GIVEN EXERCISE.
Exactly as they appear, output all of the entries.

SUPPLIED DATA.
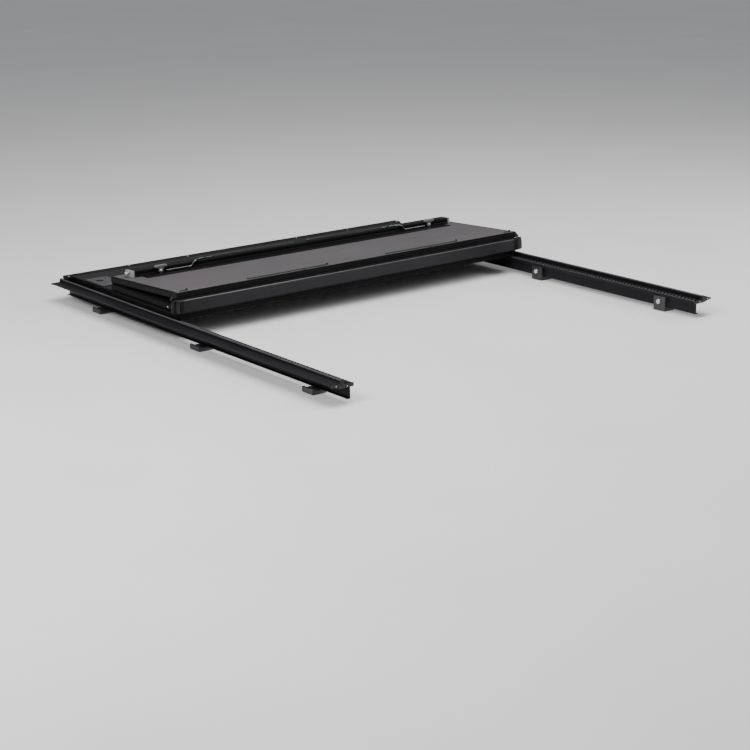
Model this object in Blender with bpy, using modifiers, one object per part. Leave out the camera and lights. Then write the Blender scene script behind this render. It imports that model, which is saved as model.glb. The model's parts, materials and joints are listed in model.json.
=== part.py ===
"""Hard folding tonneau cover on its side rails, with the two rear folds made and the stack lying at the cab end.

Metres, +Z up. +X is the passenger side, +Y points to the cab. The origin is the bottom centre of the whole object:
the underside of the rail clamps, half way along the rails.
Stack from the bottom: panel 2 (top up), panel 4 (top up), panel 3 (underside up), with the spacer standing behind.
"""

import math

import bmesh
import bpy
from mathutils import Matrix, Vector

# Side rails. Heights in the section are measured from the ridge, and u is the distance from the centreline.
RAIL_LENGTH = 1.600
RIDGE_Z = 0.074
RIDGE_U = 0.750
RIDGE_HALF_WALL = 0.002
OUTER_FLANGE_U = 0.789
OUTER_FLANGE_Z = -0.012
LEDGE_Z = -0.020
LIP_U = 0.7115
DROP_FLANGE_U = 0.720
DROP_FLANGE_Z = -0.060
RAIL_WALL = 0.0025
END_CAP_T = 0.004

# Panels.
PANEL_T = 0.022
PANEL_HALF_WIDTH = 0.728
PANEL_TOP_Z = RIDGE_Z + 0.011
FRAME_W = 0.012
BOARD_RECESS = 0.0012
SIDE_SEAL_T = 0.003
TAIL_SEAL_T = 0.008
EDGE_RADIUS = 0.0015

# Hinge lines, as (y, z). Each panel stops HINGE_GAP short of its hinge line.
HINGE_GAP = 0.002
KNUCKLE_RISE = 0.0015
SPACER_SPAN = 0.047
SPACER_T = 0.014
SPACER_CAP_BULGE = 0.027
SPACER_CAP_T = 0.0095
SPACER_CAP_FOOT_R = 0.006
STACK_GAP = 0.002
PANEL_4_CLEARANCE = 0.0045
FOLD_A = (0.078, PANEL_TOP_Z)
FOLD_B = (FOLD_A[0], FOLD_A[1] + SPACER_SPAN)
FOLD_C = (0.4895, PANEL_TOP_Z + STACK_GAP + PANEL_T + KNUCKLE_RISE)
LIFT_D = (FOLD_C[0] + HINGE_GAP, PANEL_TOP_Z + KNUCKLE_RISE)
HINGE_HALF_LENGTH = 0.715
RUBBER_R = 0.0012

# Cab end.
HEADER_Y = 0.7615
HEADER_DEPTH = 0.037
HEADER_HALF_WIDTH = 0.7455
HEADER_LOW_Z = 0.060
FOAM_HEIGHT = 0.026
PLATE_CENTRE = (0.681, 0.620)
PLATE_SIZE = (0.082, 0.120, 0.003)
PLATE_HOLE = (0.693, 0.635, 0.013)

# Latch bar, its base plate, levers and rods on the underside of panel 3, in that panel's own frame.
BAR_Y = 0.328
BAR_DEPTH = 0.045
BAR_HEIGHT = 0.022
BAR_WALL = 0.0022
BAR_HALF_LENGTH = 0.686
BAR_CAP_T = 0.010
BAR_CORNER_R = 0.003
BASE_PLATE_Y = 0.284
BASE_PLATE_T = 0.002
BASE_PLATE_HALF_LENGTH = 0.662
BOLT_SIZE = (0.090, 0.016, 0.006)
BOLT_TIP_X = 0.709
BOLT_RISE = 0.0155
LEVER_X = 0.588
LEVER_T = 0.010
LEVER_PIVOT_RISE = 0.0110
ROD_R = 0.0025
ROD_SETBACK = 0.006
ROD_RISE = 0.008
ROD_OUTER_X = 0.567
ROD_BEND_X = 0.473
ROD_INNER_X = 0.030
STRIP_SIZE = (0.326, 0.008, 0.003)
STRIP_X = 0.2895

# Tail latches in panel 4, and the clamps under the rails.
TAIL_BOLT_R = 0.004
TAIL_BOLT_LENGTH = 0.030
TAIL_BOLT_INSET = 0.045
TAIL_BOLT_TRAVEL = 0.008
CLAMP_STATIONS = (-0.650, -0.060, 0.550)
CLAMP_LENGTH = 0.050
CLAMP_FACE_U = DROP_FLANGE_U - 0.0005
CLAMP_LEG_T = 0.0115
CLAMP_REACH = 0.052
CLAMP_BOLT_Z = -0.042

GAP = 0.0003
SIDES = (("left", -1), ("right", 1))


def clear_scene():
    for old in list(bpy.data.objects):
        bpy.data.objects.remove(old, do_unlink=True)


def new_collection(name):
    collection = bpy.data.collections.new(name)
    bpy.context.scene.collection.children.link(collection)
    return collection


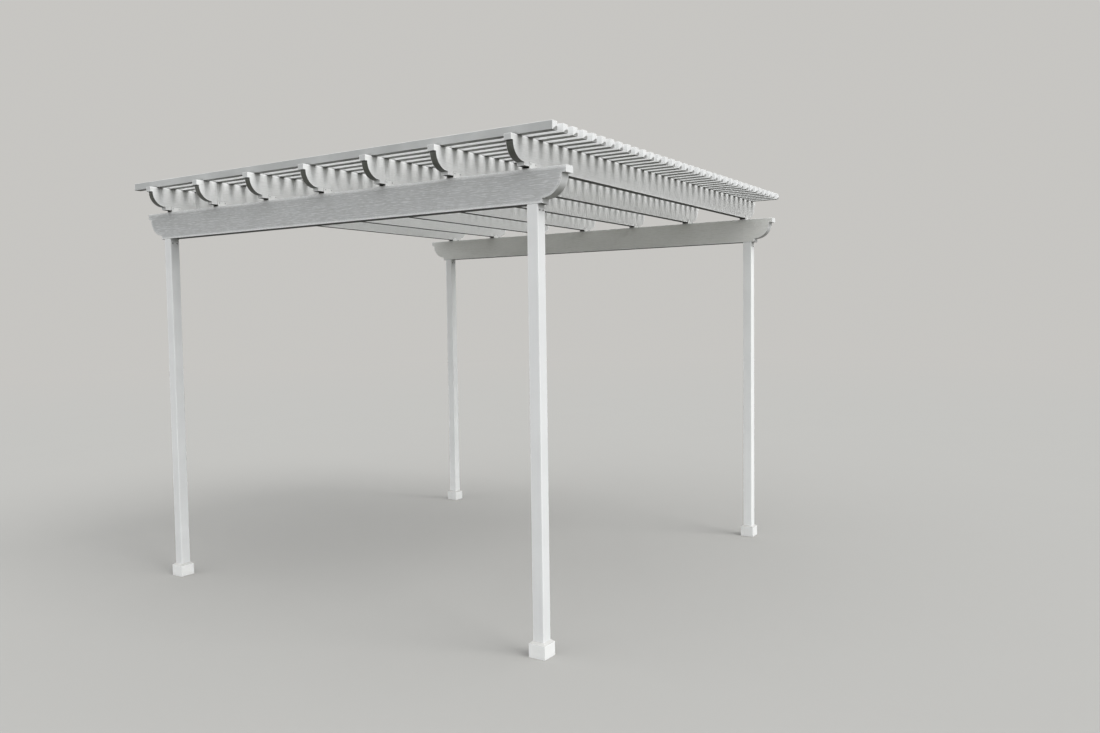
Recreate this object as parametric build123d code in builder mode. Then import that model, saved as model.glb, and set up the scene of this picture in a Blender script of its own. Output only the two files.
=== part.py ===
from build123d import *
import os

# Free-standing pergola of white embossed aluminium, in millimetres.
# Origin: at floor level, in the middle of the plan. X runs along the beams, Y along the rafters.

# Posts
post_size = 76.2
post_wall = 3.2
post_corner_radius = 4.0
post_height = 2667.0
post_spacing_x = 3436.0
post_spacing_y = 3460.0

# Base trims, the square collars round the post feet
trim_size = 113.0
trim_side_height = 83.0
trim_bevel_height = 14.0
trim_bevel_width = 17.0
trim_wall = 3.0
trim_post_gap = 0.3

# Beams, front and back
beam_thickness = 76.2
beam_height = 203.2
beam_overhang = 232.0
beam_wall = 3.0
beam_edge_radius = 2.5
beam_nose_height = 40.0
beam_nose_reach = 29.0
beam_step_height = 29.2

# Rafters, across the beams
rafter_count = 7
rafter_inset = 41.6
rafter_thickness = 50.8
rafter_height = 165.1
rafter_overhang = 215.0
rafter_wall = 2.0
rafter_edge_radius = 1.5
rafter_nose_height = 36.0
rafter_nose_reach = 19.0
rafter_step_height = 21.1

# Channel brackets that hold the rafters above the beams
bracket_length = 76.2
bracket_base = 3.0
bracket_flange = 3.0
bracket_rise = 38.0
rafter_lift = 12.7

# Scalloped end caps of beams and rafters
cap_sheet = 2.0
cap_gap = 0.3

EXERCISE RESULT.
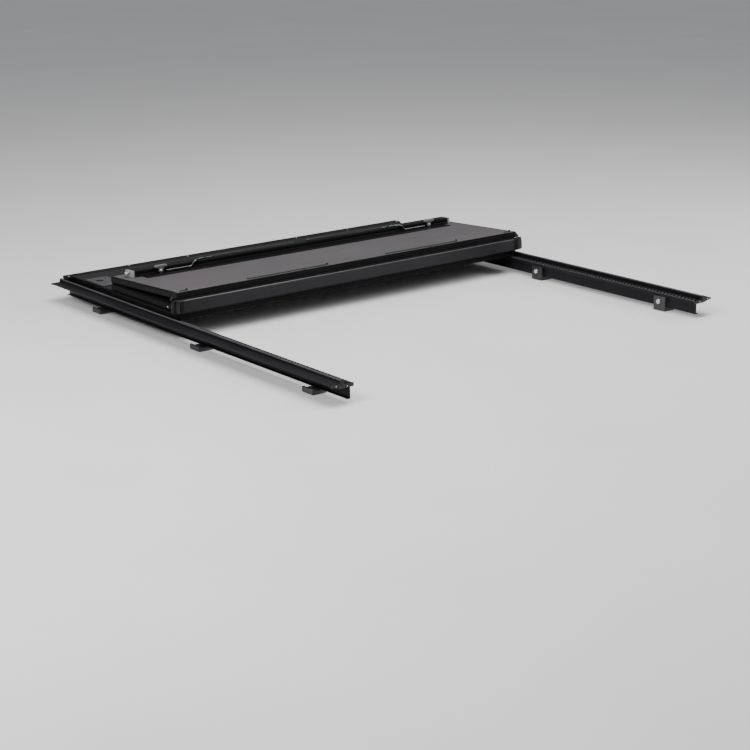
Model this object in Blender with bpy, using modifiers, one object per part. Leave out the camera and lights. Then write the Blender scene script behind this render. It imports that model, which is saved as model.glb. The model's parts, materials and joints are listed in model.json.
=== part.py ===
"""Hard folding tonneau cover on its side rails, with the two rear folds made and the stack lying at the cab end.

Metres, +Z up. +X is the passenger side, +Y points to the cab. The origin is the bottom centre of the whole object:
the underside of the rail clamps, half way along the rails.
Stack from the bottom: panel 2 (top up), panel 4 (top up), panel 3 (underside up), with the spacer standing behind.
"""

import math

import bmesh
import bpy
from mathutils import Matrix, Vector

# Side rails. Heights in the section are measured from the ridge, and u is the distance from the centreline.
RAIL_LENGTH = 1.600
RIDGE_Z = 0.074
RIDGE_U = 0.750
RIDGE_HALF_WALL = 0.002
OUTER_FLANGE_U = 0.789
OUTER_FLANGE_Z = -0.012
LEDGE_Z = -0.020
LIP_U = 0.7115
DROP_FLANGE_U = 0.720
DROP_FLANGE_Z = -0.060
RAIL_WALL = 0.0025
END_CAP_T = 0.004

# Panels.
PANEL_T = 0.022
PANEL_HALF_WIDTH = 0.728
PANEL_TOP_Z = RIDGE_Z + 0.011
FRAME_W = 0.012
BOARD_RECESS = 0.0012
SIDE_SEAL_T = 0.003
TAIL_SEAL_T = 0.008
EDGE_RADIUS = 0.0015

# Hinge lines, as (y, z). Each panel stops HINGE_GAP short of its hinge line.
HINGE_GAP = 0.002
KNUCKLE_RISE = 0.0015
SPACER_SPAN = 0.047
SPACER_T = 0.014
SPACER_CAP_BULGE = 0.027
SPACER_CAP_T = 0.0095
SPACER_CAP_FOOT_R = 0.006
STACK_GAP = 0.002
PANEL_4_CLEARANCE = 0.0045
FOLD_A = (0.078, PANEL_TOP_Z)
FOLD_B = (FOLD_A[0], FOLD_A[1] + SPACER_SPAN)
FOLD_C = (0.4895, PANEL_TOP_Z + STACK_GAP + PANEL_T + KNUCKLE_RISE)
LIFT_D = (FOLD_C[0] + HINGE_GAP, PANEL_TOP_Z + KNUCKLE_RISE)
HINGE_HALF_LENGTH = 0.715
RUBBER_R = 0.0012

# Cab end.
HEADER_Y = 0.7615
HEADER_DEPTH = 0.037
HEADER_HALF_WIDTH = 0.7455
HEADER_LOW_Z = 0.060
FOAM_HEIGHT = 0.026
PLATE_CENTRE = (0.681, 0.620)
PLATE_SIZE = (0.082, 0.120, 0.003)
PLATE_HOLE = (0.693, 0.635, 0.013)

# Latch bar, its base plate, levers and rods on the underside of panel 3, in that panel's own frame.
BAR_Y = 0.328
BAR_DEPTH = 0.045
BAR_HEIGHT = 0.022
BAR_WALL = 0.0022
BAR_HALF_LENGTH = 0.686
BAR_CAP_T = 0.010
BAR_CORNER_R = 0.003
BASE_PLATE_Y = 0.284
BASE_PLATE_T = 0.002
BASE_PLATE_HALF_LENGTH = 0.662
BOLT_SIZE = (0.090, 0.016, 0.006)
BOLT_TIP_X = 0.709
BOLT_RISE = 0.0155
LEVER_X = 0.588
LEVER_T = 0.010
LEVER_PIVOT_RISE = 0.0110
ROD_R = 0.0025
ROD_SETBACK = 0.006
ROD_RISE = 0.008
ROD_OUTER_X = 0.567
ROD_BEND_X = 0.473
ROD_INNER_X = 0.030
STRIP_SIZE = (0.326, 0.008, 0.003)
STRIP_X = 0.2895

# Tail latches in panel 4, and the clamps under the rails.
TAIL_BOLT_R = 0.004
TAIL_BOLT_LENGTH = 0.030
TAIL_BOLT_INSET = 0.045
TAIL_BOLT_TRAVEL = 0.008
CLAMP_STATIONS = (-0.650, -0.060, 0.550)
CLAMP_LENGTH = 0.050
CLAMP_FACE_U = DROP_FLANGE_U - 0.0005
CLAMP_LEG_T = 0.0115
CLAMP_REACH = 0.052
CLAMP_BOLT_Z = -0.042

GAP = 0.0003
SIDES = (("left", -1), ("right", 1))


def clear_scene():
    for old in list(bpy.data.objects):
        bpy.data.objects.remove(old, do_unlink=True)


def new_collection(name):
    collection = bpy.data.collections.new(name)
    bpy.context.scene.collection.children.link(collection)
    return collection


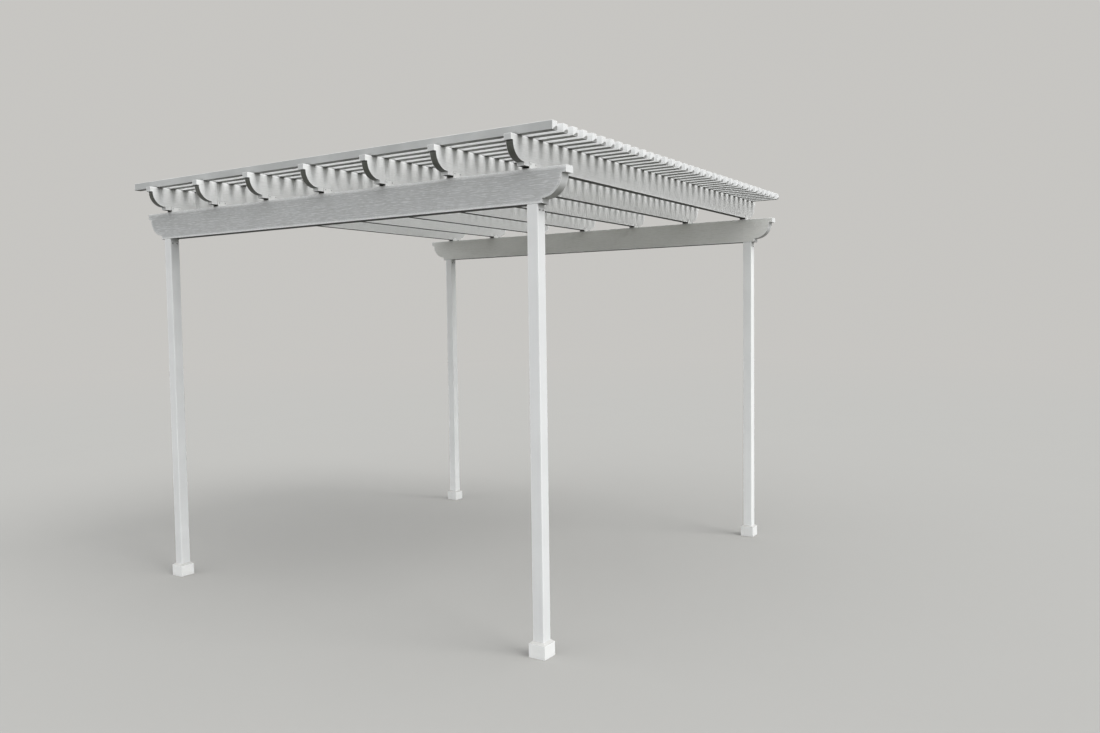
Recreate this object as parametric build123d code in builder mode. Then import that model, saved as model.glb, and set up the scene of this picture in a Blender script of its own. Output only the two files.
=== part.py ===
from build123d import *
import os

# Free-standing pergola of white embossed aluminium, in millimetres.
# Origin: at floor level, in the middle of the plan. X runs along the beams, Y along the rafters.

# Posts
post_size = 76.2
post_wall = 3.2
post_corner_radius = 4.0
post_height = 2667.0
post_spacing_x = 3436.0
post_spacing_y = 3460.0

# Base trims, the square collars round the post feet
trim_size = 113.0
trim_side_height = 83.0
trim_bevel_height = 14.0
trim_bevel_width = 17.0
trim_wall = 3.0
trim_post_gap = 0.3

# Beams, front and back
beam_thickness = 76.2
beam_height = 203.2
beam_overhang = 232.0
beam_wall = 3.0
beam_edge_radius = 2.5
beam_nose_height = 40.0
beam_nose_reach = 29.0
beam_step_height = 29.2

# Rafters, across the beams
rafter_count = 7
rafter_inset = 41.6
rafter_thickness = 50.8
rafter_height = 165.1
rafter_overhang = 215.0
rafter_wall = 2.0
rafter_edge_radius = 1.5
rafter_nose_height = 36.0
rafter_nose_reach = 19.0
rafter_step_height = 21.1

# Channel brackets that hold the rafters above the beams
bracket_length = 76.2
bracket_base = 3.0
bracket_flange = 3.0
bracket_rise = 38.0
rafter_lift = 12.7

# Scalloped end caps of beams and rafters
cap_sheet = 2.0
cap_gap = 0.3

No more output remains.